Have a zine recommendation? Send it my way!
Next week, on November 26th, one of my acrostic-telestic karaoke remix poems will be up on Cutbank’s All Accounts and Mixture. Check it out to find out how I remixed the classic 80s musical/new wave crossover, “One Night in Bangkok,” into a poem about that other classic crossover, race/gender.
 
In December, I’ll also have new poetry out in Juxtaprose Literary Magazine, and in early 2022, I’ll have some flash fiction in the next issue of Buckmxn Journal.
 
If you’re in the Portland area, I’ll also be celebrating Winter Solstice a few days early at the Lilla Lit reading on December 19th at Leach Botanical Garden. If you haven’t been to the garden, it’s worth checking out even when there aren’t literary happenings there. Admission is free, and it’s a great place to practice forest bathing, which I extolled the virtues of in my last newsletter.

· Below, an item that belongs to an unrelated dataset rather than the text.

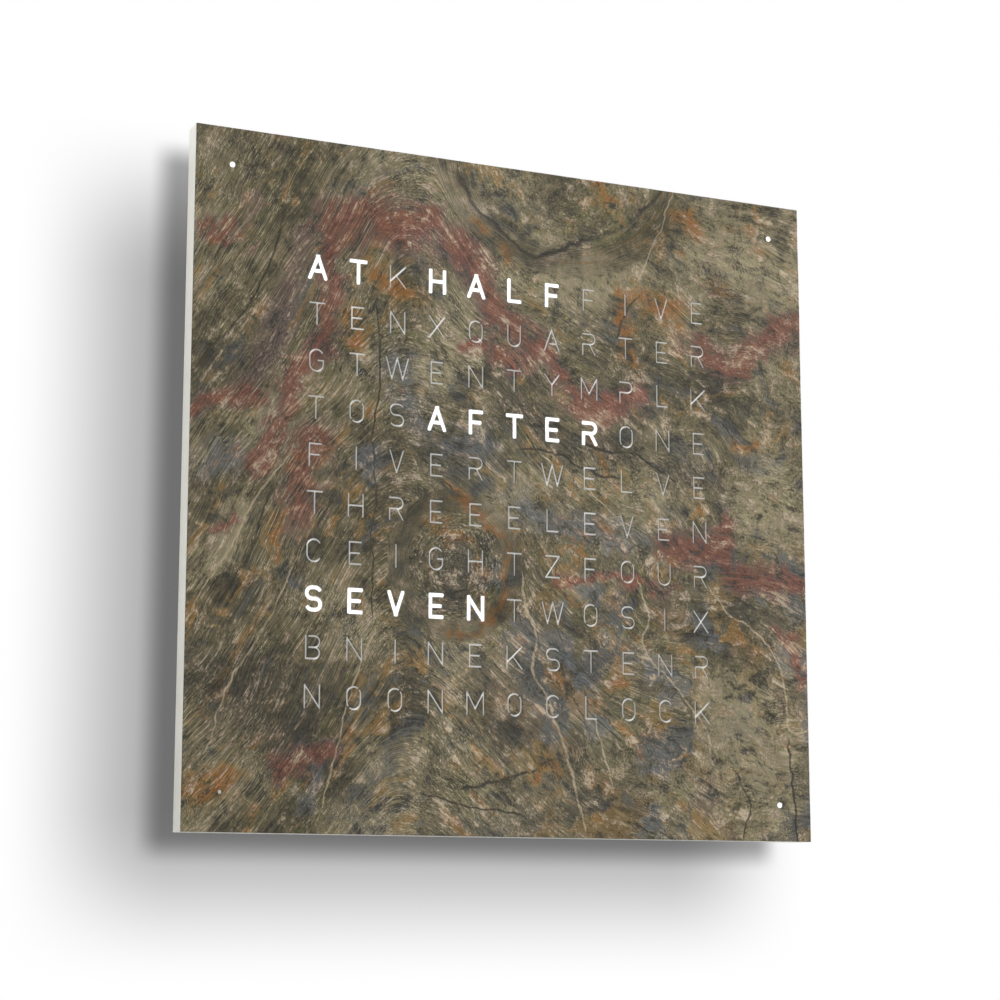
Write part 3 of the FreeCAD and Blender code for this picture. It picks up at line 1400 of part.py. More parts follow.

As for upcoming classes, I’m powering down for the winter—not quite cutting the cord, but attempting to see if it’s possible to go a whole month without Zoom. I know what you’re thinking…
But I’ll never know unless I try. So I won’t be offering any online classes in December or January, but I’ll be back with new classes in February. (More on those in a future newsletter.) In the meantime, I’m still available for manuscript consultations and one-on-one coaching via the ancient technologies of phone, email, or sitting together in a coffee shop.
 


Other opportunities I recommend:
 
Hugo House in Seattle offers both in-person and online classes, and their scholarship applications for Winter 2022 writing classes are now open! Scholarship applications are evaluated by a group that considers a combination of geographic location, historic exclusion by literary institutions, financial need, and previous writing class experience. They especially encourage applications from BIPOC, LGBTQ, and other underrepresented voices. Applicants are asked to select one class from the Hugo House catalog.  The application will close on December 6, 2021, and applicants will be informed about scholarship decisions on December 13th.
 
De-Canon is teaming up with Fonograf Editions to publish an anthology of hybrid-literary works by women and nonbinary BIPOC writers. The anthology will explore multimodal forms of writing that navigate the restless intersections of writing, visual art, and other media, and that innovate in their contemplations—and complications—of language and form. More information and submission guidelines are available here, and submissions are open through December 15, 2021.
 
The Seventh Wave is seeking creators to contribute to their next issue on Root Systems. The Seventh Wave offers digital residencies to their contributors, which include publication and three virtual gatherings, including a workshop and two sessions on craft, process, and practice. If you’re interested, you can read the call in full here, and apply via their Submittable page by December 31, 2021.